Federal drug regulators plan to launch a study focusing on how consumers and healthcare providers perceive new drug names, amid continuing concerns about the risk of medication mistakes and confusion.
In a Federal Register Notice posted January 21, the FDA announced the launch of a study focusing on how drug names affect consumers and doctors. Researchers want to know if a brand name can affect how consumers and healthcare providers view a drug’s effectiveness.
FDA researchers will ask 500 consumers and 500 healthcare providers, including doctors, nurses, and physician assistants, to answer questions about seven different drugs and the proposed names.
The names will include pretested extreme names, neutral names, and five target (to be tested) names. Participants will answer questions before and after they are told what the drug’s is intended to treat. The study will be conducted by the Office of Prescription Drug Promotion (OPDP) and is reportedly the first of its kind.
Some of the names will be an “extreme, explicitly suggestive” name like “CureAll” and another will be purposefully neutral. Researchers want to see whether drug names that overstate the efficacy affects consumer perception.

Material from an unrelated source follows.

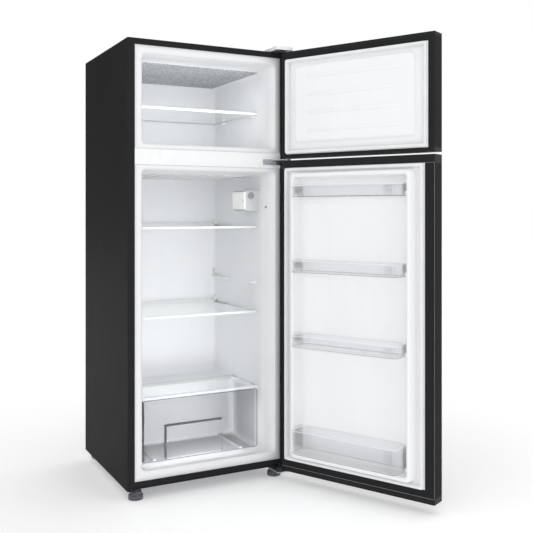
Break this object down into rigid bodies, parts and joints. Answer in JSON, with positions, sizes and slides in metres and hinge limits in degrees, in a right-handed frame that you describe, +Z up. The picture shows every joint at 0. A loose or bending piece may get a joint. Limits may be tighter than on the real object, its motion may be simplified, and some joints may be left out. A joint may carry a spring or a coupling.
{
  "type": "top freezer refrigerator",
  "caption": "Apartment-size top freezer refrigerator with open doors, glass shelves, a crisper drawer and door bins.",
  "frame": {"origin": "on the floor, under the middle of the right front foot", "axes": "+Z up, -Y towards the front, +X towards the door hinges"},
  "size_m": [0.803, 1.04, 1.441],
  "materials": {
    "black_steel": "fine satin paint",
    "back_steel": "coated sheet",
    "black_plastic": "fine grain",
    "white_liner": "satin vacuum-formed sheet",
    "white_steel": "gloss paint",
    "white_trim": "satin moulding",
    "seal": "soft",
    "foam": "rigid foam, sealed inside",
    "zinc_steel": "zinc plated",
    "evaporator": "embossed, grey",
    "copper": "drawn copper tube",
    "compressor_black": "gloss enamel",
    "clear_bin": "clear moulding",
    "shelf_glass": "clear",
    "lamp_diffuser": "translucent",
    "lamp_glass": "frosted",
    "grey_plastic": "moulded",
    "nylon": "moulded",
    "black_rubber": "moulded"
  },
  "bodies": {
    "cabinet": {"outer_wrapper": "black_steel", "back_panel": "back_steel", "bottom_panel": "zinc_steel", "front_crossbar": "black_steel", "base_rails": "zinc_steel", "cabinet_foam": "foam", "freezer_liner": "white_liner", "fridge_liner": "white_liner", "fridge_walls": "white_liner", "shelf_ledges": "white_liner", "mullion_cover": "white_steel", "evaporator_plate": "evaporator", "top_hinge": "zinc_steel", "top_hinge_cover": "white_trim", "middle_hinge": "zinc_steel", "bottom_hinge": "zinc_steel", "fasteners": "zinc_steel", "control_housing": "white_trim", "lamp_cover": "lamp_diffuser", "lamp_bulb": "lamp_glass", "switch_housing": "white_trim", "compressor": "compressor_black", "compressor_plate": "zinc_steel", "compressor_grommets": "black_rubber", "relay_cover": "black_plastic", "evaporating_tray": "black_plastic", "drain_tube": "white_trim", "refrigerant_pipes": "copper", "cord_gland": "black_rubber"},
    "freezer_door": {"freezer_door_skin": "black_steel", "freezer_door_caps": "black_plastic", "freezer_door_foam": "foam", "freezer_door_liner": "white_liner", "freezer_door_gasket": "seal", "freezer_door_bushes": "nylon"},
    "fridge_door": {"fridge_door_skin": "black_steel", "fridge_door_caps": "black_plastic", "fridge_door_foam": "foam", "fridge_door_liner": "white_liner", "fridge_door_gasket": "seal", "fridge_door_bushes": "nylon"},
    "bin_1": {"door_bin_1": "clear_bin"},
    "bin_2": {"door_bin_2": "clear_bin"},
    "bin_3": {"door_bin_3": "clear_bin"},
    "bin_4": {"door_bin_4": "clear_bin"},
    "freezer_shelf": {"freezer_shelf_glass": "shelf_glass", "freezer_shelf_trims": "white_trim"},
    "upper_shelf": {"upper_shelf_glass": "shelf_glass", "upper_shelf_trims": "white_trim"},
    "lower_shelf": {"lower_shelf_glass": "shelf_glass", "lower_shelf_trims": "white_trim"},
    "crisper_cover": {"crisper_glass": "shelf_glass", "crisper_glass_trim": "white_trim"},
    "drawer": {"crisper_drawer": "clear_bin"},
    "knob": {"thermostat_knob": "white_trim"},
    "door_switch": {"switch_plunger": "white_trim"},
    "foot_left": {"front_foot_left": "grey_plastic"},
    "foot_right": {"front_foot_right": "grey_plastic"},
    "roller_left": {"rear_roller_left": "nylon"},
    "roller_right": {"rear_roller_right": "nylon"}
  },
  "joints": [
    {"name": "freezer_door_hinge", "type": "hinge", "parent": "cabinet", "child": "freezer_door", "pos_m": [0.022, -0.062, 0], "axis": [0, 0, 1], "range_deg": [-115.8, 19.2]},
    {"name": "fridge_door_hinge", "type": "hinge", "parent": "cabinet", "child": "fridge_door", "pos_m": [0.022, -0.062, 0], "axis": [0, 0, 1], "range_deg": [-115.8, 19.2]},
    {"name": "bin_1_lift", "type": "slide", "parent": "fridge_door", "child": "bin_1", "axis": [0, 0, 1], "range_m": [0, 0.0145]},
    {"name": "bin_2_lift", "type": "slide", "parent": "fridge_door", "child": "bin_2", "axis": [0, 0, 1], "range_m": [0, 0.03]},
    {"name": "bin_3_lift", "type": "slide", "parent": "fridge_door", "child": "bin_3", "axis": [0, 0, 1], "range_m": [0, 0.03]},
    {"name": "bin_4_lift", "type": "slide", "parent": "fridge_door", "child": "bin_4", "axis": [0, 0, 1], "range_m": [0, 0.03]},
    {"name": "freezer_shelf_slide", "type": "slide", "parent": "cabinet", "child": "freezer_shelf", "axis": [0, -1, 0], "range_m": [0, 0.2]},
    {"name": "upper_shelf_slide", "type": "slide", "parent": "cabinet", "child": "upper_shelf", "axis": [0, -1, 0], "range_m": [0, 0.2]},
    {"name": "lower_shelf_slide", "type": "slide", "parent": "cabinet", "child": "lower_shelf", "axis": [0, -1, 0], "range_m": [0, 0.2]},
    {"name": "crisper_cover_slide", "type": "slide", "parent": "cabinet", "child": "crisper_cover", "axis": [0, -1, 0], "range_m": [0, 0.15]},
    {"name": "drawer_slide", "type": "slide", "parent": "cabinet", "child": "drawer", "axis": [0, -1, 0], "range_m": [0, 0.2]},
    {"name": "knob_turn", "type": "hinge", "parent": "cabinet", "child": "knob", "pos_m": [-0.064, 0.05, 0.948], "axis": [0, -1, 0], "range_deg": [-135, 135]},
    {"name": "door_switch_push", "type": "slide", "parent": "cabinet", "child": "door_switch", "axis": [0, 1, 0], "range_m": [0, 0.0045], "stiffness_N_per_m": 150, "springref_m": -0.004},
    {"name": "foot_left_turn", "type": "hinge", "parent": "cabinet", "child": "foot_left", "pos_m": [-0.486, 0, 0], "axis": [0, 0, 1], "continuous": true},
    {"name": "foot_right_turn", "type": "hinge", "parent": "cabinet", "child": "foot_right", "pos_m": [0, 0, 0], "axis": [0, 0, 1], "continuous": true},
    {"name": "roller_left_roll", "type": "hinge", "parent": "cabinet", "child": "roller_left", "pos_m": [-0.493, 0.441, 0.0145], "axis": [1, 0, 0], "continuous": true},
    {"name": "roller_right_roll", "type": "hinge", "parent": "cabinet", "child": "roller_right", "pos_m": [0.007, 0.441, 0.0145], "axis": [1, 0, 0], "continuous": true}
  ]
}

The typical naming process involves drug makers submitting their proposed names to the FDA for approval. Often, manufacturers will hire branding agencies to help create a name that helps patients and doctors draw relevant connections to what the drug does.
However, there are FDA naming guidelines that must be followed. For example, pharmaceutical companies cannot use names that specify a drug’s attributes. They also cannot use names that are too similar to those already on the market.

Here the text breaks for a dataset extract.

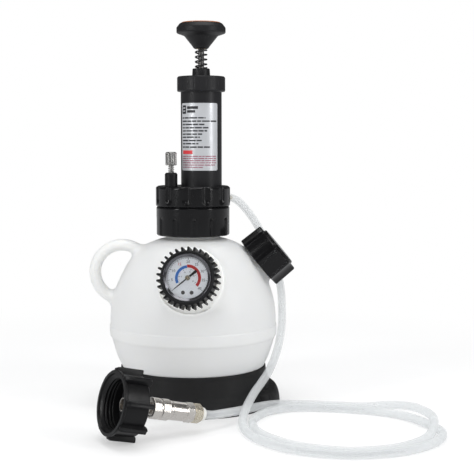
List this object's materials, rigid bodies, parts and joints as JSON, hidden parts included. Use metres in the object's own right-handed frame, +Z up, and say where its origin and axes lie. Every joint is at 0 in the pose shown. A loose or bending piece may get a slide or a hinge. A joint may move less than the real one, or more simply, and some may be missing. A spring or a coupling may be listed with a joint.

OPDP also focuses on reviewing names that overstate efficacy or safety of the drug, suggest superiority without substantiation of the superiority, or are fanciful in nature, which can imply unique effectiveness that other drugs don’t feature.

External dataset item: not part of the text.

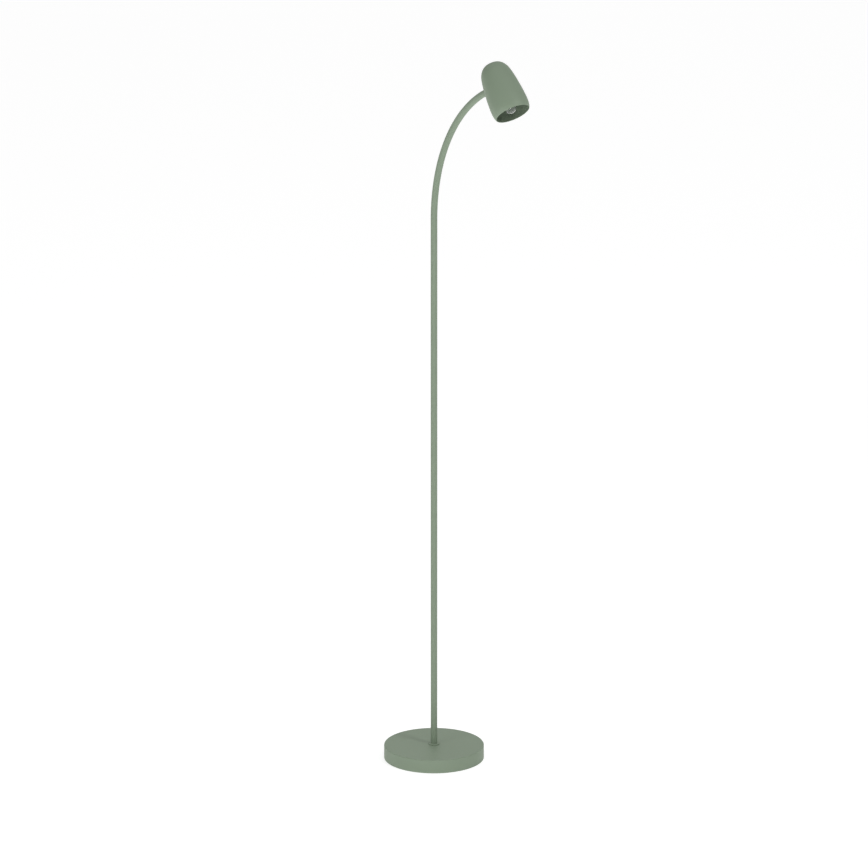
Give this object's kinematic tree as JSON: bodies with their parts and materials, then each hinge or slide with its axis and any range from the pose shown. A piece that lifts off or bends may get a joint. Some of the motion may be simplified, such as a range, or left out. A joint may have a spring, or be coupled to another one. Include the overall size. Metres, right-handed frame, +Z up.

The new study will focus on target names that vary in ways that the efficacy of the drug may be more apparent by some names than others, or will clearly imply an indication or benefits compared to others.
The FDA hopes knowing how consumers and healthcare providers perceive these differences will help the agency with how it regulates drug naming going forward.
Public comment for the study proposal will be open until March 23, 2020. Details on submitting public comment are detailed in the Federal Register notice.